# Elm burl



## DKMD (Apr 9, 2017)

I was digging through some blanks and roughouts when I happened across a couple of elm burl chunks from a few years back. I decided to see what they might look like finished.

I was trying for a Hawaiian calabash shape with this one... not sure I accomplished that. Filled a few voids with inlace powder. About 10" tall.


 

Filled a few voids with ebony dust and epoxy on this one. About 9" across.


 


 

C&C always welcome and appreciated!

Reactions: Like 9 | EyeCandy! 10 | Way Cool 13


----------



## rocky1 (Apr 9, 2017)

While they are both way cool, everything about that bottom one is just really nifty. Love the way the lines flow through it, the natural edge, the patches of eyes; that one is sharp!

Reactions: Thank You! 1 | Agree 4


----------



## woodtickgreg (Apr 9, 2017)

I love that bottom one!

Reactions: Thank You! 1 | Agree 1


----------



## barry richardson (Apr 9, 2017)

Love em both, but I'm partial to the bottom one too. I don't think I have a spoon long enough for the calabash....

Reactions: Thank You! 1 | Agree 1


----------



## Steve Walker (Apr 9, 2017)

I want to see a close up of the inside of each please.

Love the natural edge piece, it's top shelf well done. And I think the tall boy could grow on me if I let it. Hang on to em til August or so and I'll take either/or off you hands.

Reactions: Thank You! 1 | Agree 1


----------



## C.L. Boyett (Apr 9, 2017)

I like them all but that bottom one is my favorite. I have about 5-600 lbs of this wood and tons of trees found with it on them. It's everywhere around here.
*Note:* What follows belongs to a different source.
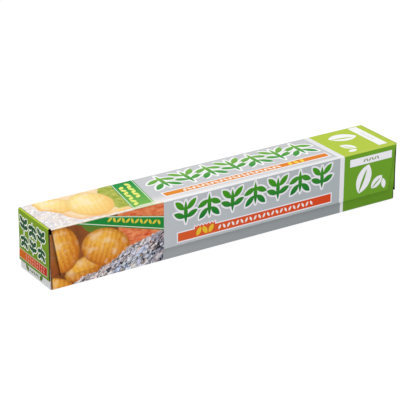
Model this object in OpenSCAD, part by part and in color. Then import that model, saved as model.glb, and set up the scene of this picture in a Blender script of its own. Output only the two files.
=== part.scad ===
// Kitchen foil in its dispenser carton: a folded card tray with a hinged lid and front flap,
// a toothed paper cutter inside the flap, and the foil wound on a paper core.
// X runs along the roll, -Y is the front, Z is up. The origin is under the middle of the carton.

/* [Roll] */
// Width of the foil
foil_w = 250; // [150:5:450]
// Thickness of the wound foil from the core to the outer turn
foil_build = 1.05; // [0.6:0.05:5]
// Bore of the core tube
core_bore = 26; // [16:0.5:40]
// Wall of the core tube
core_wall = 1; // [0.6:0.1:2]
// Length of the core tube that shows past the foil at each end
core_overhang = 1; // [0.4:0.1:3]
// Radial gap between the core tube and the first turn
core_fit = 0.05; // [0.02:0.01:0.1]
// Bands of turns that show on the roll's ends
turn_bands = 6; // [2:1:10]
// Greatest sideways wander of a band of turns
turn_wander = 0.35; // [0.1:0.05:0.8]
// Length of the loose tail of the outer turn
tail_len = 16; // [8:1:18]
// Amount that the loose tail's bend is wider than the roll's radius
tail_spring = 7; // [2:0.5:12]
// Thickness that the loose tail is drawn with
tail_t = 0.2; // [0.1:0.05:0.4]

/* [Carton] */
// Thickness of the card
board_t = 0.4; // [0.3:0.05:0.8]
// Radius on the inside of each fold
fold_inner_r = 0.2; // [0.1:0.05:0.5]
// Free length at each end of the foil, up to the dust flaps
end_play = 3.8; // [3.3:0.1:10]
// Free depth beside the roll, both sides together
depth_play = 7.8; // [5:0.1:20]
// Gap under the resting roll
roll_seat = 0.2; // [0.1:0.05:0.4]
// Free height between the roll and the lid
head_room = 8.8; // [5:0.1:20]
// Distance from the lid's top face down to the front wall's upper edge
front_drop = 4; // [2:0.1:8]
// Gap between the free edges of the two dust flaps
dust_gap = 4; // [1:0.5:12]
// Amount that a dust flap's edges run in towards its free edge
dust_taper = 2; // [0.5:0.1:5]
// Gap between a dust flap and the card above or below it
dust_clear = 0.5; // [0.3:0.1:2]
// Amount that the bottom end flap's sides run in towards its top
glue_flap_taper = 1.5; // [0.5:0.1:6]
// Height of the strip left bare under the outer end flap
end_show = 6; // [3:0.1:14]
// Distance that the end flaps' upright edges stand back from the carton's corners
end_flap_set = 0.3; // [0.1:0.05:1]
// Height over which the outer end flap springs away from the strip
lip_h = 12; // [4:0.5:18]
// Distance that the outer end flap's lower edge springs out
lip_lift = 0.45; // [0.1:0.05:1]
// Flat width of the outer end flap's return on the top of the carton, past its fold
return_flat = 0.3; // [0.2:0.1:5]

/* [Lid and flap] */
// Cut between the lid and the returns at its ends
lid_gap = 0.3; // [0.2:0.05:1]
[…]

Reactions: Thank You! 1 | Informative 1


----------



## Jim Beam (Apr 9, 2017)

I'm with the rrest, the bottom one is fantastic. Well done Doc!

Reactions: Thank You! 1


----------



## gman2431 (Apr 9, 2017)

Yep bottom one is the winner! 

Top one is very nice also but if you would have left out that @Don Ratcliff part.... Oops! I mean Hawaiian! I might have looked at it more serious...
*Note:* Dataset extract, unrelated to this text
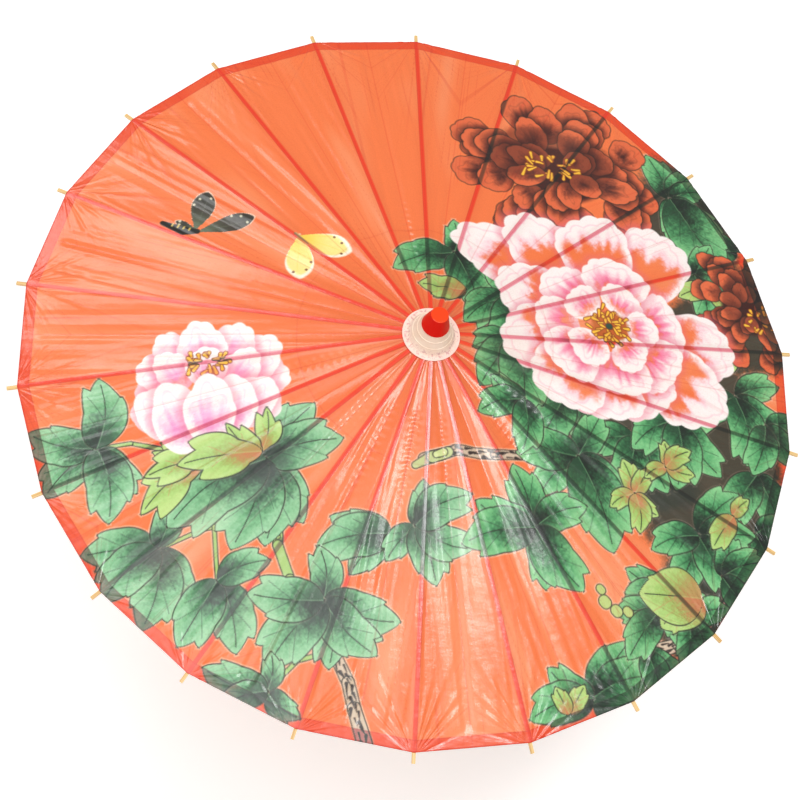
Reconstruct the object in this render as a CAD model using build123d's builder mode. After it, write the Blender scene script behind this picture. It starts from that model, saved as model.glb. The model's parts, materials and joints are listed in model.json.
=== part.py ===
"""Oil paper umbrella with a bamboo frame, open.

+Z runs up the shaft. The origin is on the shaft's axis, where the straight part of the grip begins.
Every rib turns on the wire of the top hub, every stretcher turns on its rib, and the stretchers' inner
ends turn on the wire of the runner, which slides on the shaft. Rib and stretcher mirror each other,
so the runner's pivots stay right below the hub's pivots at both ends of the travel.
"""

import os
from math import cos, degrees, radians, sin, tan

from build123d import *

# driving dimensions, in millimetres and degrees
RIB_COUNT = 22
TIP_RADIUS = 410.0  # rib tips from the shaft's axis, open
OPEN_SLOPE = 12.0  # ribs below level, open
PIVOT_RADIUS = 16.0  # circle of the hub's and the runner's wire
JOINT_REACH = 118.0  # from the hub's pivot along the rib to its stretcher's joint
HUB_HEIGHT = 506.0  # of the hub's pivots
SHAFT_RADIUS = 5.5
GRIP_RADIUS = 9.0
GRIP_LENGTH = 95.0  # straight part of the grip

# clearances
SHAFT_FIT = 0.05  # round the shaft, in the pieces fixed to it
RUNNER_FIT = 0.1  # round the shaft, in the runner
SLOT_FIT = 0.15  # each side of a tongue in its slot
COVER_GAP = 0.3  # from the ribs' top faces to the cover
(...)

Reactions: Thank You! 1 | Funny 1


----------



## Lou Currier (Apr 9, 2017)

Excellent doc...love the inlay work.

Reactions: Thank You! 1


----------



## Mike Hill (Apr 10, 2017)

Very nice - both!

Reactions: Thank You! 1


----------



## Tony (Apr 10, 2017)

I like both, really like the inlace fill on the first, but the second one is hands down my favorite. Great work Doc! Tony

Reactions: Thank You! 1


----------



## Nubsnstubs (Apr 10, 2017)

Both are nice, Keller, but the natural edge is the best appeal to me. It would look nice sitting next to Splat.......... Jerry(in Tucson)

Reactions: Thank You! 1


----------



## NYWoodturner (Apr 16, 2017)

Its really hard to beat the bottom one. It's just cool on so many levels. Thats a gorgeous piece of elm too.

Reactions: Thank You! 1


----------



## TimR (Apr 17, 2017)

Well, like others, I gravitate towards the natural edge piece. Spendid shape and character in the wood, lots of activity in the rim. I think I have a small piece of that burl you sent me about 5 years ago...keep meaning to do something with it!
The tall piece seems a bit tall for what I think of for a calabash bowl, but is a nice piece nonetheless. I'm not crazy about the inlace color...I have some similar inlay material and have a hard time finding a suitable color of wood it will complement, I think really light color woods is what I've found works well. For more 'brownish' woods, I like malachite or even turquoise...but personal tastes are a big part here.

Reactions: Thank You! 1


----------